Desmond Bane, SG, TCU

Again, playoff teams could be looking for prospects who can provide impact right away, and seniors like Desmond Bane could be a hot commodity late in the first round. Bane’s future employer would expect him to be a solid bench piece, especially if his perimeter shooting and defensive ability pan out. If the Raptors select him, he gives them a chance to “double-dip.” Bane can help them compete next season, as he is equally NBA-ready. On the flip side, the organization might see him as a diamond-in-the-rough. He fits the older, overlooked prospect archetype the organization doesn’t put a ceiling on.

Pros: NBA-ready, perimeter shooting, strength, defensive effort

Cons: Undersized, subpar first step and resultant handles

Isaiah Joe, SG, Arkansas

Isaiah Joe would give the Raptors size and length at the SG position. He has the potential to be a multi-positional defender, and he’s one of the best perimeter shooters in this year’s draft class. To add to this latter note: Joe is a volume shooter (10.6 3PA) with <25% of his overall attempts coming from inside the arc. His draft stock went down due to a subpar season stats-wise. Still, he played on an overachieving team that asked him to do a lot (which won’t be the case in Toronto). He’ll need to refine his game in other areas, but there are modern NBA skills on which to build.

Pros: Volume three-point shooter, range, ability to create separation

Cons: Shot selection, strength, shaky handles

Leandro Bolmaro, SG, FC Barcelona

Can Leandro Bolmaro be a legit point guard at the NBA level? If he can, and his team fixes his shot, his talent could be comparable to that at the top of the lottery. If not, he’s basically a wing who can facilitate. Bolmaro could become position-less, but in a bad way — especially if he can’t shoot or play off the ball. He may be a good fit beside Fred VanVleet, but not so great alongside Pascal Siakam and OG Anunoby. Much like Maledon, Bolmaro would be a project for the first year or so. However, if the Raptors see the upside and think they can unlock his potential, well, that changes things.

Pros: Defensive versatility, playmaking, high energy, draft-and-stash pick

Cons: Perimeter shooting, natural position, passes can get out of control

Malachi Flynn, PG, San Diego State

As I discussed previously, Malachi Flynn can be a solid option at the backup point guard position for the Raptors. But his draft stock appears to be moving up as well. His game fits well in Toronto, as he seems to be more mature than his age suggests.
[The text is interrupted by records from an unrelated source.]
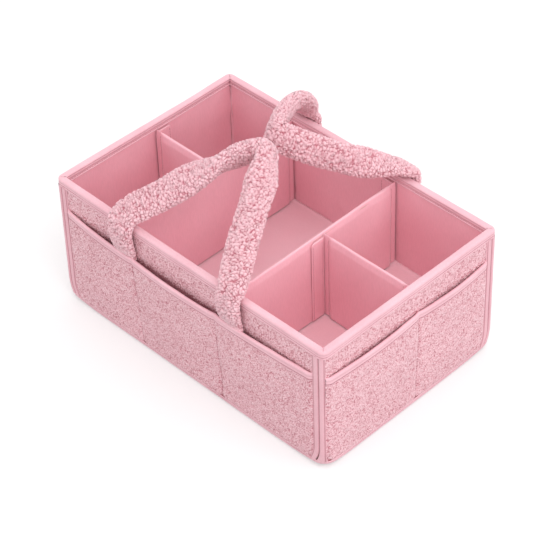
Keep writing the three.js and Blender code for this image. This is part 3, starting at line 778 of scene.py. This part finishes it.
def add_pocket_tape(name, wall):
    half = POCKET_TAPE_HALF
    top = POCKET_TOP
    bottom = POCKET_TAPE_BOTTOM
    # Tones under 1 are painted shade in the tape's grooves and creases, and on its side against the pocket.
    out, z, shade_tones = outline([
        (0.5, bottom + 0.7, 0.4), (half - 0.45, bottom - 0.1, 0.6), (half - 0.2, bottom + 0.4),
        (half - 0.3, bottom + 0.9, 0.9), (half - 0.85, bottom + 1.4, 0.2), (half - 0.85, bottom + 1.7, 0.2),
        (half - 0.3, bottom + 2.2, 0.9), (half - 0.25, bottom + 3.2), (half - 0.35, top - 4.6, 0.95),
        (half - 0.6, top - 4.0, 0.65), (half - 0.05, top - 3.2), (half + 0.15, top - 1.9),
        (half - 0.35, top - 0.8), (0.5, top - 0.1), (0.0, top), (-0.5, top - 0.1),
        (0.35 - half, top - 0.8, 0.8), (-half, top - 1.9, 0.5), (-half, bottom + 1.0, 0.3),
        (-half + 0.3, bottom, 0.3), (-0.5, bottom + 0.7, 0.3),
    ])
    columns = pocket_columns(wall, POCKET_TAPE_STEP)
    wave = tape_wave(len(columns), 40 + wall)[:, None]
    grid = pocket_surface(name, columns[:, None], out + wave * np.sign(out), z + wave)
    _, turned = outward_normals(grid[:, 6:10], np.array([0.0, 0.0, 60.0]))
    tape = add_cloth(f"{name}_pocket_tape", grid, TAPE, f"{name}_pocket_binding", relief=shade_tones,
                     wrap_columns=True, flip=turned)
    add_stitches(f"{name}_pocket_tape_stitches", [pocket_surface(name, columns, half - 0.4, bottom + 1.55)])
    return tape


def add_pocket_seams(name, low, high):
    levels = np.linspace(STRIP_BOTTOM + 2, POCKET_TAPE_BOTTOM - 1, SEAM_STITCH_LEVELS)
    columns = [np.full_like(levels, 2 * (seam - low) / (high - low) - 1) for seam in POCKETS[name]["seams"]]
    lines = [pocket_surface(name, column, SEAM_STITCH_OUT, levels) for column in columns]
    add_stitches(f"{name}_pocket_seam_stitches", lines)


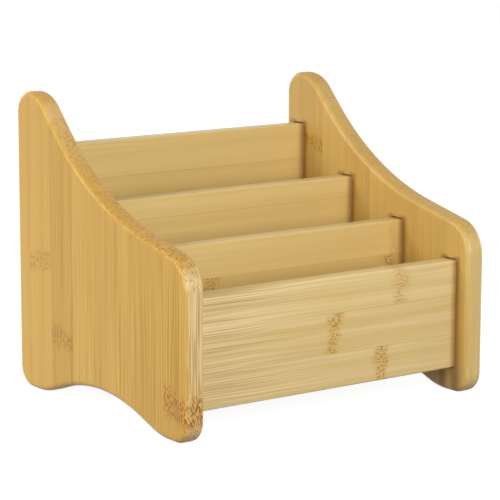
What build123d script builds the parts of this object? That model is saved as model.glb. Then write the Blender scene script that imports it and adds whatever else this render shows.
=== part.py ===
from build123d import *

import os
from math import atan2, pi, tan

# Bamboo charging station organizer: two shaped side boards, four cross boards and a floor.
# Millimetres, +Z up, front towards -Y. The origin is on the table, under the middle of the
# organizer. The cross boards are let into routed housings in the side boards and glued there.

# Overall size
width = 187.0
depth = 158.0
height = 157.0

# Side boards: thickness, rounded edges and the corners of the outline before they are rounded
side_thickness = 11.0
side_edge_round = 3.0
shoulder_height = 88.2
shoulder_round = 18.0
sweep_setback = 88.3
sweep_height = 107.8
sweep_round = 158.0
peak_width = 21.3
peak_front_round = 22.0
peak_back_round = 11.0
foot_length = 24.5
foot_corner_round = 11.0
foot_arch_round = 45.0
arch_corner_height = 18.3
arch_round = 114.0

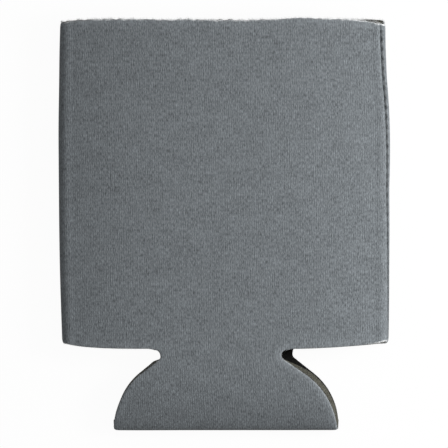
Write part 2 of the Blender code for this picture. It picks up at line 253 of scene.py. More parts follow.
class SleeveForm:
    """Turns places on the flat sheet into places on the folded sleeve."""

    def __init__(self, sizes: SleeveSizes, steps: MeshSteps) -> None:
        """Keep the sizes and work out the outline of the base.

        Args:
            sizes: The sleeve's sizes.
            steps: How finely to divide it.
        """
        self.sizes = sizes
        self.steps = steps
        self.notch = Vector((sizes.neck_width / 2 + sizes.notch_radius, sizes.hem_y - sizes.notch_radius))
        self.corner = Vector((sizes.base_width / 2 - sizes.base_corner_radius, sizes.fold_y))
        between = self.notch - self.corner
        radii = sizes.notch_radius + sizes.base_corner_radius
        line_angle = math.atan2(between.y, between.x) + math.asin(radii / between.length)
        normal = Vector((math.sin(line_angle), -math.cos(line_angle)))
        self.line_top = self.notch - sizes.notch_radius * normal
        self.line_bottom = self.corner + sizes.base_corner_radius * normal

    def half_width(self, share: float) -> float:
        """Half the body's width: share is 0 at the hem and 1 at the mouth."""
        sizes = self.sizes
        end_width = sizes.mouth_width if share > 0.5 else sizes.hem_width
        from_middle = abs(share - 0.5) / 0.5
        return (sizes.middle_width - (sizes.middle_width - end_width) * from_middle**2) / 2

    def panel_run(self, share: float) -> float:
        """Half the width of the flat part of a panel."""
        return self.half_width(share) - self.sizes.side_reach

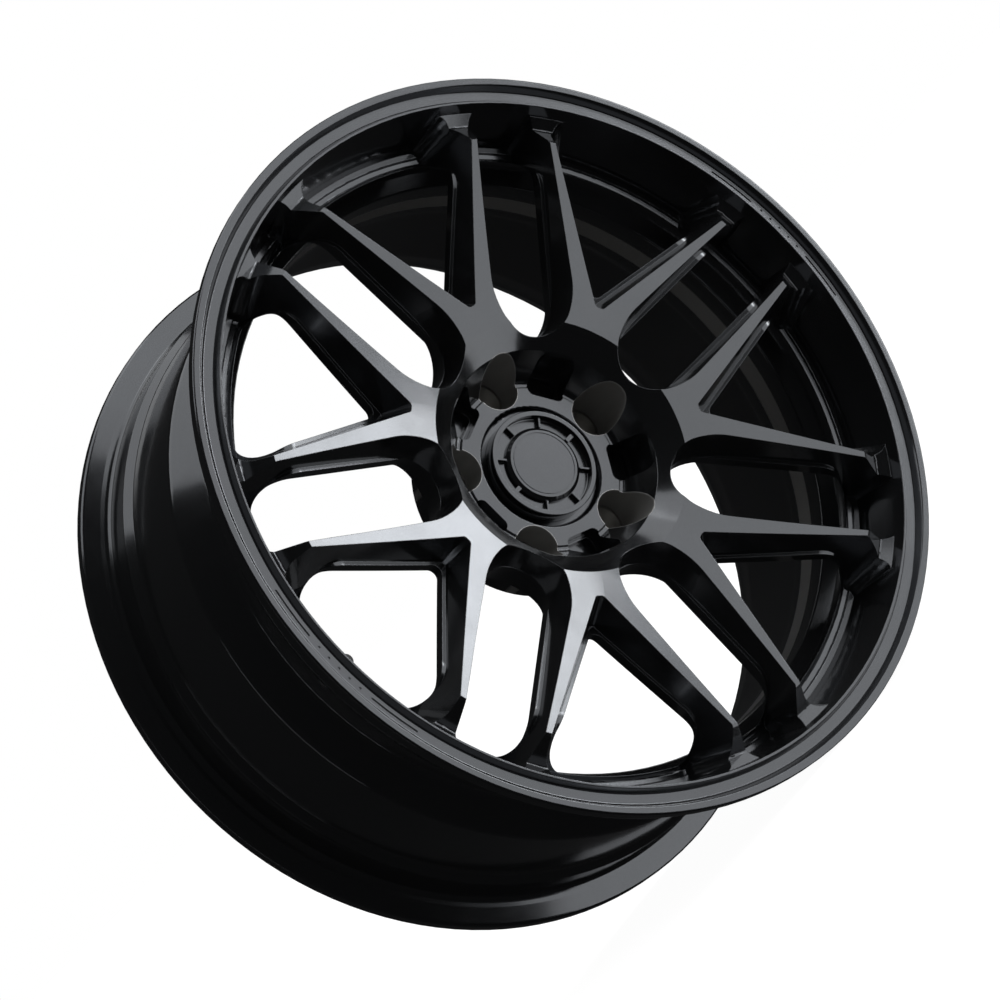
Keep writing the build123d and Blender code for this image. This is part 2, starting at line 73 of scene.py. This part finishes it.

He has a high compete level and walks on the floor with a certain level of confidence. All of these attributes draw obvious comparison to Fred VanVleet.

Pros: Pick-and-roll wizard, perimeter shooting, in-between game, defense, basketball IQ

Cons: Size, athleticism, finishing around the rim

Tyler Bey, SF, Colorado

Some draft evaluators are not high on Tyler Bey’s defense, and they might be right. He’s probably undersized to defend bigs down low on a full-time basis. Still, the Raptors are a strong defensive team and can hide modest individual weaknesses on that front if needed. Bey’s attributes — his motor, agility, activity, length, and IQ — all play as music to Toronto’s ears. He’ll need to work on his shooting — but that’s something the Raptors have shown they can improve in almost any maturing player.

Pros: Defensive versatility, above the rim finisher, 3+D potential

Cons: Shooting/shooting form, handle, playmaking

Isaiah Stewart, C, Washington

Isaiah Stewart’s freshman year profile had him boxed in as an undersized energy big. From what we’ve seen so far, he’s got decent post moves and can out-work and out-muscle multiple opponents in the paint. Stewart has done interviews, and he claims that he can do way more than what we’ve seen in Washington. In all, his stint with the Huskies should be looked at through a different lens. He spent two-thirds of his freshman year playing with no spacing and very little help outside of Jaden McDaniels. (Heck, McDaniels was the only one capable of making a decent entry pass to Stewart in the post.) There could be more here with Stewart.

Pros: Strength, energy, motor, compete level

Cons: Undersized, perimeter shooting

Xavier Tillman, C, Michigan State

Should the Raptors go big at the 29th pick, Xavier Tillman is my best big available at this spot. He tracks as slightly ahead of Isaiah Stewart, mainly because he could slot right into the Raptors’ rotation if Serge Ibaka or Marc Gasol leaves. Toronto was also one of the first teams to interview him, so there’s definite interest. Tillman also had his workout posted, where he showed off his perimeter shot. If the Raptors can’t bring back Marc Gasol, he could be a decent replacement. If Gasol is back, he would be a great understudy.

Pros: Basketball IQ, defense, passing, strength

Cons: Undersized, perimeter shooting, slow-footed

Jaden McDaniels, SF, Washington

Jaden McDaniels has the most potential on this list, and rightfully so, as he was seen as a lottery talent. No matter how bad his freshman season went, his ceiling in most mocks is still in the mid-first round. Teams could be scared off by McDaniels’ rough freshman run, but not in this corner — and the Raptors shouldn’t be either if he’s still on the board at this point.

Pros: Versatility, projected three-level scorer, defense, 3-and-D potential, size, and length

Cons: Inconsistency, confidence, strength, handles, shot selection

Painful Omissions: Zeke Nnaji, Cassius Winston


And that’s it. That’s where things stand in my review of the Raptors as they head into the 2020 NBA Draft on November 18th. We’ll try to check back in one more time before the day and see where we are then with Toronto.